*Exercise directions*.
Extract the listing in its entirety, keeping each line identical to the original.

↓

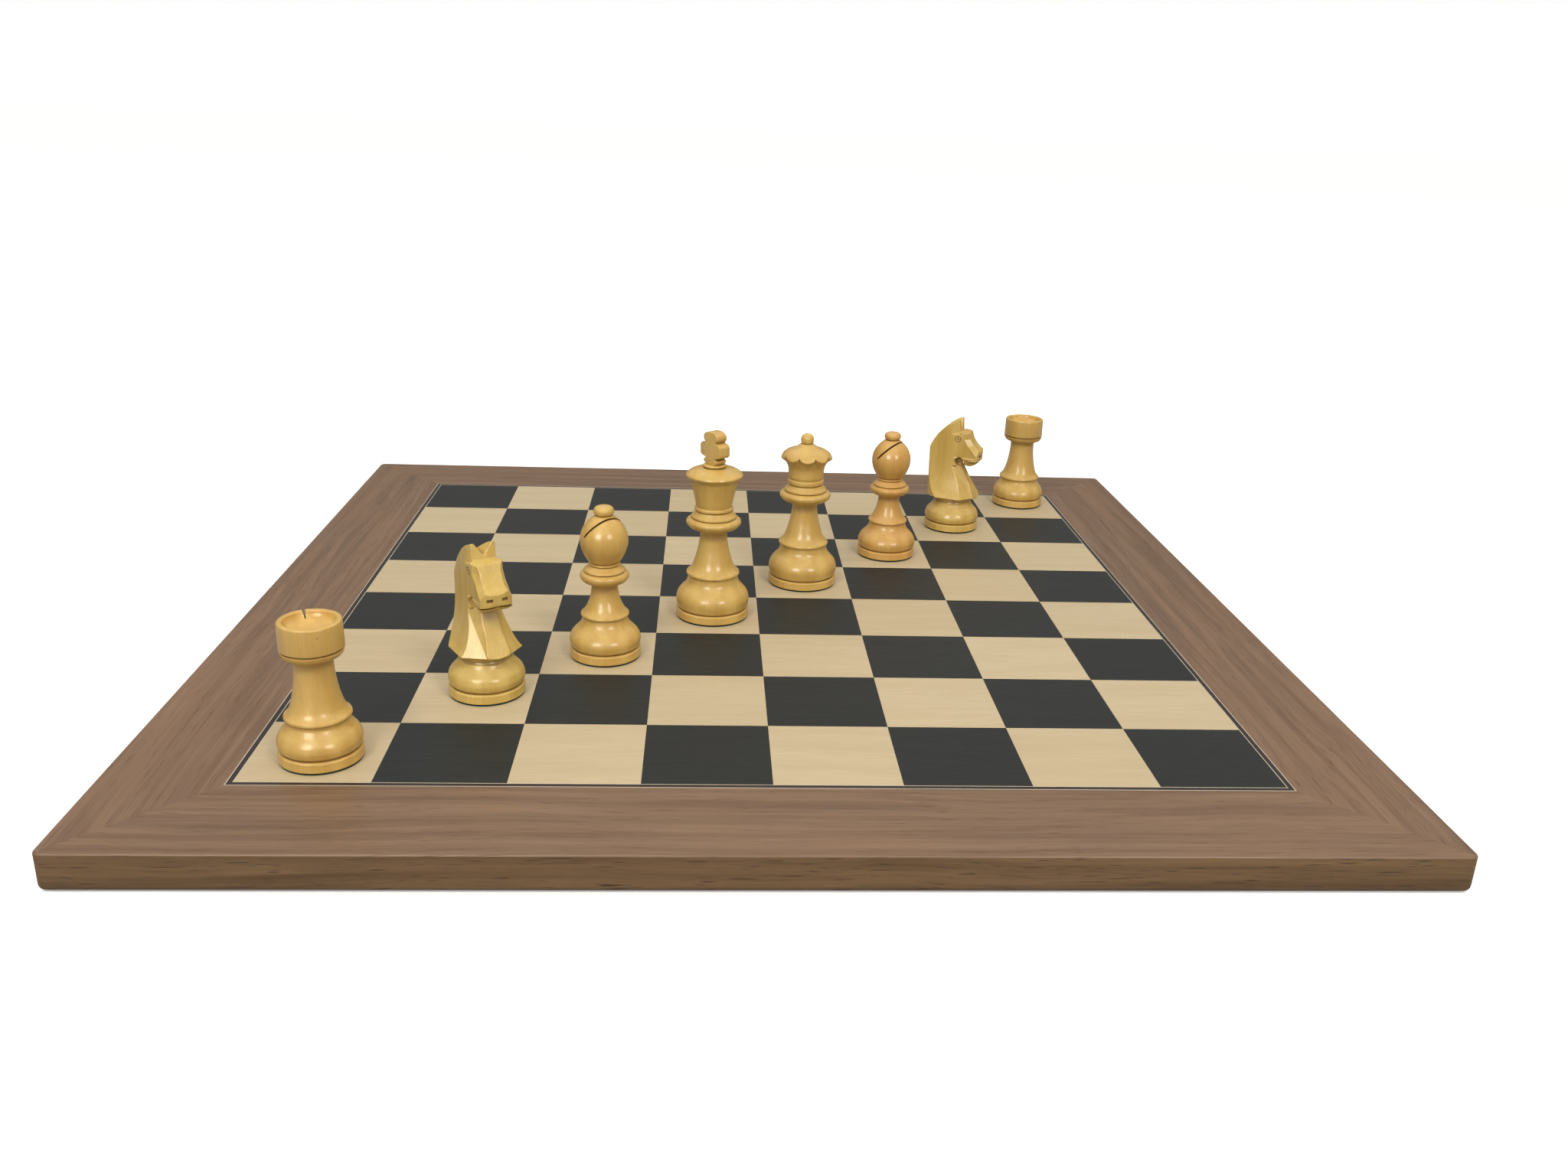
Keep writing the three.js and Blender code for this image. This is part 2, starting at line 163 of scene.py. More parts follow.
# %% The wood grain group
grain_group, grain_in, grain_out = new_group(
    "wood_grain",
    {"Coordinates": "Vector", "Band Size": "Vector", "Streak Size": "Vector", "Pore Size": "Vector"},
    {"Bands": "Float", "Streaks": "Float", "Pores": "Float"},
)
drift = noise(grain_group, grain_in.outputs["Coordinates"], (0.11, 0.035, 0.035), detail=1.0)
drift_width = math_node(grain_group, "MULTIPLY", math_node(grain_group, "SUBTRACT", drift, 0.5), 0.009)
drift_vector = add_node(grain_group, "ShaderNodeCombineXYZ", {"Y": drift_width, "Z": drift_width})
bent = add_node(
    grain_group,
    "ShaderNodeVectorMath",
    {0: grain_in.outputs["Coordinates"], 1: drift_vector.outputs[0]},
    operation="ADD",
).outputs[0]
bands = noise(grain_group, bent, grain_in.outputs["Band Size"], detail=3.0, roughness=0.55)
streaks = noise(grain_group, bent, grain_in.outputs["Streak Size"], detail=3.0, roughness=0.6)
pores = noise(grain_group, bent, grain_in.outputs["Pore Size"], detail=1.5, roughness=0.6)
grain_group.links.new(spread(grain_group, bands, 0.3, 0.7), grain_out.inputs["Bands"])
grain_group.links.new(spread(grain_group, streaks, 0.3, 0.7), grain_out.inputs["Streaks"])
grain_group.links.new(spread(grain_group, pores, 0.58, 0.74), grain_out.inputs["Pores"])
print("wood grain outputs:", [socket.name for socket in grain_out.inputs if socket.name])

# %% [markdown]
# ## Wear, grime and painted shade
# Hands polish the raised edges of wood. Its grooves are painted darker: partly a little dirt, partly
# shade where less light reaches. Cycles knows how far each point stands out from its surroundings
# and calls it Pointiness. Values above one half are edges and values below are grooves. A cloudy
# noise breaks up the polished edges, so that they don't look printed.

# %% The wear group
wear_group, wear_in, wear_out = new_group(
    "wear_grime_and_shade", {"Coordinates": "Vector"}, {"Worn": "Float", "Grime And Shade": "Float", "Smudges": "Float"}
)
pointiness = wear_group.nodes.new("ShaderNodeNewGeometry").outputs["Pointiness"]
patches = noise(wear_group, wear_in.outputs["Coordinates"], (0.006, 0.006, 0.006), detail=4.0)
smudges = noise(wear_group, wear_in.outputs["Coordinates"], (0.022, 0.022, 0.022), detail=3.0)
worn = math_node(wear_group, "MULTIPLY", spread(wear_group, pointiness, 0.51, 0.6), patches)
wear_group.links.new(worn, wear_out.inputs["Worn"])
# Grooves found by Pointiness, to be painted darker: partly a little dirt, partly painted shade.
wear_group.links.new(spread(wear_group, pointiness, 0.49, 0.42), wear_out.inputs["Grime And Shade"])
wear_group.links.new(spread(wear_group, smudges, 0.3, 0.7), wear_out.inputs["Smudges"])
print("wear outputs:", [socket.name for socket in wear_out.inputs if socket.name])

# %% [markdown]
# ## One tone for each square
# A veneer field is laid from squares cut out of different leaves, so each square has its own tone
# and its grain doesn't run on into the next one. Rounding the coordinates down to whole squares and
# feeding them to White Noise gives one random value a square. It could be a colour per object too,
# but then sixty-four squares would need sixty-four materials.

# %% The square tone group
square_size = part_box("rank_strip_1")[1].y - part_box("rank_strip_1")[0].y
tone_group, tone_in, tone_out = new_group(
    "tone_of_each_square", {"Coordinates": "Vector"}, {"Tone": "Float", "Shifted": "Vector"}
)
in_squares = add_node(
    tone_group,
    "ShaderNodeVectorMath",
    {0: tone_in.outputs["Coordinates"], 1: (square_size, square_size, 1.0)},
    operation="DIVIDE",
).outputs[0]
cell = add_node(tone_group, "ShaderNodeVectorMath", {0: in_squares}, operation="FLOOR").outputs[0]
white = add_node(tone_group, "ShaderNodeTexWhiteNoise", {"Vector": cell}, noise_dimensions="3D")
shift = add_node(
    tone_group, "ShaderNodeVectorMath", {0: white.outputs["Color"], 1: (1, 1, 0)}, operation="MULTIPLY"
)
shifted = add_node(
    tone_group,
    "ShaderNodeVectorMath",
    {0: tone_in.outputs["Coordinates"], 1: shift.outputs[0]},
    operation="ADD",
)
tone_group.links.new(white.outputs["Value"], tone_out.inputs["Tone"])
tone_group.links.new(shifted.outputs[0], tone_out.inputs["Shifted"])
print("square size in metres:", round(square_size, 4))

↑

*Result for this task*.
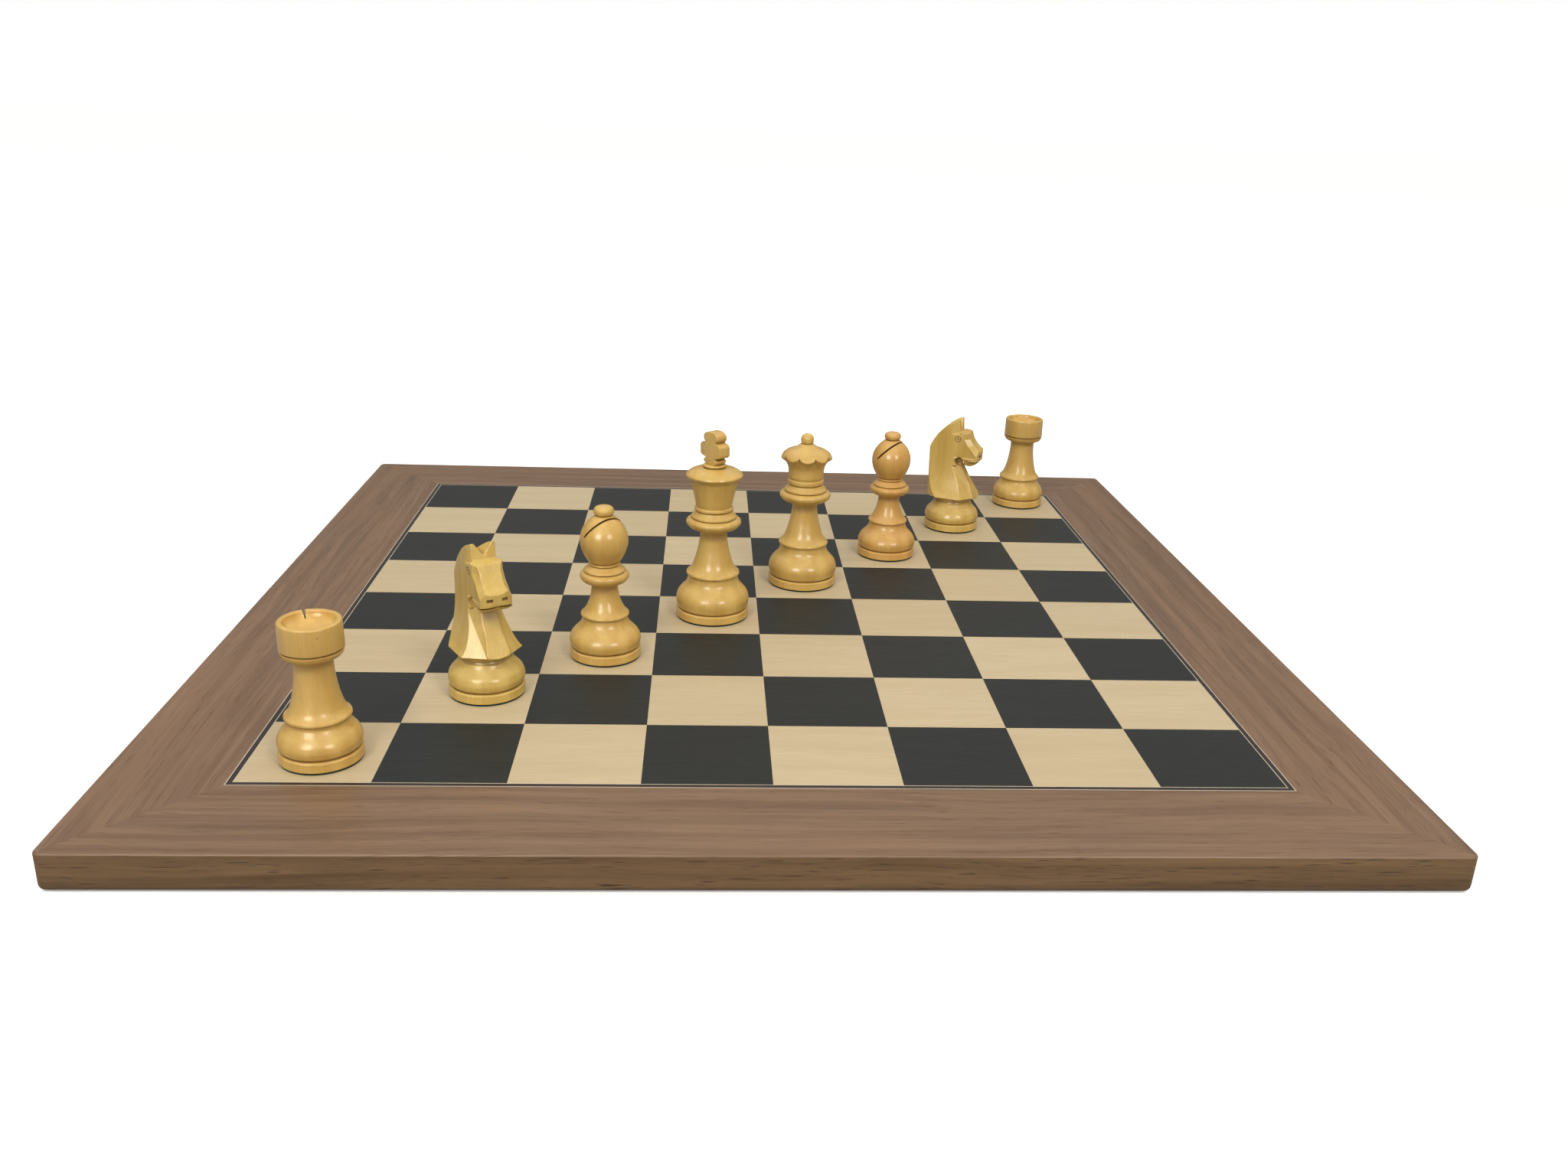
Keep writing the three.js and Blender code for this image. This is part 2, starting at line 163 of scene.py. More parts follow.
# %% The wood grain group
grain_group, grain_in, grain_out = new_group(
    "wood_grain",
    {"Coordinates": "Vector", "Band Size": "Vector", "Streak Size": "Vector", "Pore Size": "Vector"},
    {"Bands": "Float", "Streaks": "Float", "Pores": "Float"},
)
drift = noise(grain_group, grain_in.outputs["Coordinates"], (0.11, 0.035, 0.035), detail=1.0)
drift_width = math_node(grain_group, "MULTIPLY", math_node(grain_group, "SUBTRACT", drift, 0.5), 0.009)
drift_vector = add_node(grain_group, "ShaderNodeCombineXYZ", {"Y": drift_width, "Z": drift_width})
bent = add_node(
    grain_group,
    "ShaderNodeVectorMath",
    {0: grain_in.outputs["Coordinates"], 1: drift_vector.outputs[0]},
    operation="ADD",
).outputs[0]
bands = noise(grain_group, bent, grain_in.outputs["Band Size"], detail=3.0, roughness=0.55)
streaks = noise(grain_group, bent, grain_in.outputs["Streak Size"], detail=3.0, roughness=0.6)
pores = noise(grain_group, bent, grain_in.outputs["Pore Size"], detail=1.5, roughness=0.6)
grain_group.links.new(spread(grain_group, bands, 0.3, 0.7), grain_out.inputs["Bands"])
grain_group.links.new(spread(grain_group, streaks, 0.3, 0.7), grain_out.inputs["Streaks"])
grain_group.links.new(spread(grain_group, pores, 0.58, 0.74), grain_out.inputs["Pores"])
print("wood grain outputs:", [socket.name for socket in grain_out.inputs if socket.name])

# %% [markdown]
# ## Wear, grime and painted shade
# Hands polish the raised edges of wood. Its grooves are painted darker: partly a little dirt, partly
# shade where less light reaches. Cycles knows how far each point stands out from its surroundings
# and calls it Pointiness. Values above one half are edges and values below are grooves. A cloudy
# noise breaks up the polished edges, so that they don't look printed.

# %% The wear group
wear_group, wear_in, wear_out = new_group(
    "wear_grime_and_shade", {"Coordinates": "Vector"}, {"Worn": "Float", "Grime And Shade": "Float", "Smudges": "Float"}
)
pointiness = wear_group.nodes.new("ShaderNodeNewGeometry").outputs["Pointiness"]
patches = noise(wear_group, wear_in.outputs["Coordinates"], (0.006, 0.006, 0.006), detail=4.0)
smudges = noise(wear_group, wear_in.outputs["Coordinates"], (0.022, 0.022, 0.022), detail=3.0)
worn = math_node(wear_group, "MULTIPLY", spread(wear_group, pointiness, 0.51, 0.6), patches)
wear_group.links.new(worn, wear_out.inputs["Worn"])
# Grooves found by Pointiness, to be painted darker: partly a little dirt, partly painted shade.
wear_group.links.new(spread(wear_group, pointiness, 0.49, 0.42), wear_out.inputs["Grime And Shade"])
wear_group.links.new(spread(wear_group, smudges, 0.3, 0.7), wear_out.inputs["Smudges"])
print("wear outputs:", [socket.name for socket in wear_out.inputs if socket.name])

# %% [markdown]
# ## One tone for each square
# A veneer field is laid from squares cut out of different leaves, so each square has its own tone
# and its grain doesn't run on into the next one. Rounding the coordinates down to whole squares and
# feeding them to White Noise gives one random value a square. It could be a colour per object too,
# but then sixty-four squares would need sixty-four materials.

# %% The square tone group
square_size = part_box("rank_strip_1")[1].y - part_box("rank_strip_1")[0].y
tone_group, tone_in, tone_out = new_group(
    "tone_of_each_square", {"Coordinates": "Vector"}, {"Tone": "Float", "Shifted": "Vector"}
)
in_squares = add_node(
    tone_group,
    "ShaderNodeVectorMath",
    {0: tone_in.outputs["Coordinates"], 1: (square_size, square_size, 1.0)},
    operation="DIVIDE",
).outputs[0]
cell = add_node(tone_group, "ShaderNodeVectorMath", {0: in_squares}, operation="FLOOR").outputs[0]
white = add_node(tone_group, "ShaderNodeTexWhiteNoise", {"Vector": cell}, noise_dimensions="3D")
shift = add_node(
    tone_group, "ShaderNodeVectorMath", {0: white.outputs["Color"], 1: (1, 1, 0)}, operation="MULTIPLY"
)
shifted = add_node(
    tone_group,
    "ShaderNodeVectorMath",
    {0: tone_in.outputs["Coordinates"], 1: shift.outputs[0]},
    operation="ADD",
)
tone_group.links.new(white.outputs["Value"], tone_out.inputs["Tone"])
tone_group.links.new(shifted.outputs[0], tone_out.inputs["Shifted"])
print("square size in metres:", round(square_size, 4))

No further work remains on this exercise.